I won’t talk much more about the plot; you deserve to see if the film’s big swing connects or not. What I will say is that it rides much less smoothly than Raiders of the Lost Ark, a perfect movie that just zips along from scene to scene and moment to moment, or Last Crusade, which is nearly as efficient. At more than two and a half hours, the picture drags, though it’s never quite boring. Ford remains incredibly charismatic, even as the broken, somewhat-hangdog Indy, and his repartee with Waller-Bridge is natural. Sallah’s (John Rhys-Davies) back! Antonio Banderas plays a diver pal of Indy’s! We may be missing the Paramount peaks, but there’s still a mountain of charm on the screen.

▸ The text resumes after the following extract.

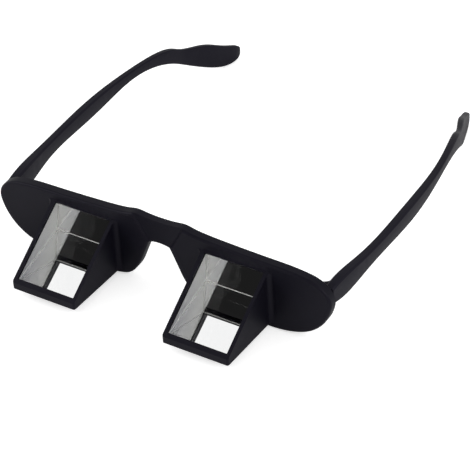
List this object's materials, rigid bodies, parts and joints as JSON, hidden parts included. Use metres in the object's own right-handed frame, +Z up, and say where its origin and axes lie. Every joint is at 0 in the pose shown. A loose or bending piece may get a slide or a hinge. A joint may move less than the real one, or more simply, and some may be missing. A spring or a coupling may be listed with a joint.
{
  "type": "prism bed glasses",
  "caption": "Prism bed glasses: a black moulded front with two wedge housings, each holding a glass prism, and two temples that fold on hinges.",
  "frame": {"origin": "middle of the whole object's box in X and Y, on the surface that the glasses stand on", "axes": "+X towards the wearer's left along the front, +Y from the front towards the ears, +Z up"},
  "size_m": [0.143, 0.1708, 0.0311],
  "materials": {
    "frame_plastic": "satin black moulded plastic",
    "temple_plastic": "satin black moulded plastic",
    "prism_glass": "polished optical glass with finely ground sides",
    "mirror_silver": "silvered",
    "hinge_metal": "fine satin steel",
    "screw_metal": "bright turned steel"
  },
  "bodies": {
    "front": {"front_frame": "frame_plastic", "prism_left": "prism_glass", "prism_right": "prism_glass", "prism_mirror_left": "mirror_silver", "prism_mirror_right": "mirror_silver", "prism_retainer_left": "frame_plastic", "prism_retainer_right": "frame_plastic", "front_hinge_left": "hinge_metal", "front_hinge_right": "hinge_metal", "leaf_screws_left": "screw_metal", "leaf_screws_right": "screw_metal", "hinge_screw_left": "screw_metal", "hinge_screw_right": "screw_metal"},
    "left_temple": {"temple_left": "temple_plastic", "temple_hinge_left": "hinge_metal"},
    "right_temple": {"temple_right": "temple_plastic", "temple_hinge_right": "hinge_metal"}
  },
  "joints": [
    {"name": "left_temple_fold", "type": "hinge", "parent": "front", "child": "left_temple", "pos_m": [0.06125, -0.05095, 0.02], "axis": [0, 0, 1], "range_deg": [0, 70]},
    {"name": "right_temple_fold", "type": "hinge", "parent": "front", "child": "right_temple", "pos_m": [-0.06125, -0.05095, 0.02], "axis": [0, 0, -1], "range_deg": [0, 86]}
  ]
}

I just don’t think that’s quite enough. Dial of Destiny has the same problem that Kingdom of the Crystal Skull had: It looks phony throughout, and not only during effects-heavy scenes. I can’t tell if we’ve regressed when it comes to the technology of rear projection and green screen or what, but the sequences in which people are driving simply look fake, poorly done, the lighting and shadow and shading all wrong. At least with Crystal Skull we still had Spielberg behind the camera, meaning there’s a motion, a liveliness, a vibrancy to the proceedings. James Mangold is a solid, competent director—and there are moments, as in that aforementioned pan across the apartment, when you appreciate his restraint—but he’s not Spielberg. He doesn’t have that innate sense of visual movement or the ability to translate it to the big screen. No one does.
The only reason for this film to exist, then, is as an exercise in intellectual property propagation. Indy already got his sendoff in Crystal Skull; they even nodded at the passing of the torch to come. But now the character’s owned by a new distributor with new priorities. And so, Indiana Jones is pressed into duty once again at the behest of the raiders of the lost IP. When their faces melt at the sight of the nine-figure loss headed their way, one imagines they’ll wish they never tried to turn back time.